Sure, what I really want to do is watch videos of dogs welcoming their owners home from war, cats attacking Christmas trees, and Ellen granting a sick girl her wish of singing alongside her idol.  That's the type of world I want to live in: a world where things are heartwarming, full of love, and overflowing with inspiration.

​That part of the world does exist, but there is a yang to that yin, and that is the onslaught of mass shootings, terrorist attacks, and refugees desperately seeking refuge when their own country has betrayed them.  These issues kind of cloud the holiday season, but it would be naive of me to cheerily say "HAPPY HOLIDAYS, MERRY CHRISTMAS" when there seems to be so much more to be done.

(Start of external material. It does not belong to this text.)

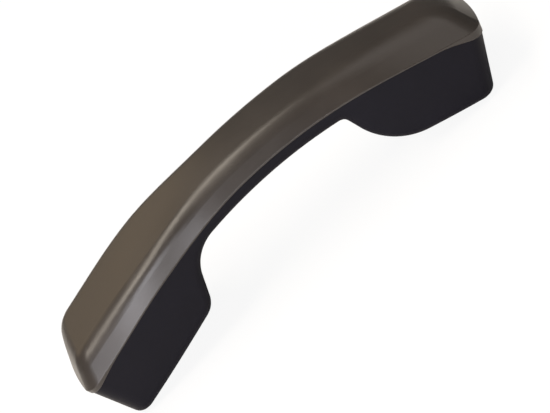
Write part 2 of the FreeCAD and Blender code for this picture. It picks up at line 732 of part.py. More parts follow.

As an artist, I do want to make an impact on the world, and looking at these issue that keep cropping up, I almost feel defeated in the fact that I don't feel that what I do can even make a difference.  But then again, there isn't a lot of clarity as to WHY these things are happening, so we can't make any assumptions until facts are gathered.  Is this an issue of gun control?  Better mental health care?  A re-defining of our Constitution?  Until we are certain, spouting opinions just doesn't seem to get me anywhere except worked up, and that's of no help to anyone.

There are countless articles on both sides of the issue, and one that really got me questioning was the one that attacked those who were sending "thoughts and prayers" to those affected by all these terrible incidents.  Like me, these people probably don't know what to do, except what's in their means, and if praying and good thoughts are all that they can give right now, that's at least something on the line of good.  I don't know where my efforts are best suited so I continue to fight with my means: making videos to inspire, interacting with my friends and fans, and being the kind of person I want others to be to me.  It may sound too simple, but until there's a solution, something to tangibly worked toward, it's all I have to offer, and at least it's something good.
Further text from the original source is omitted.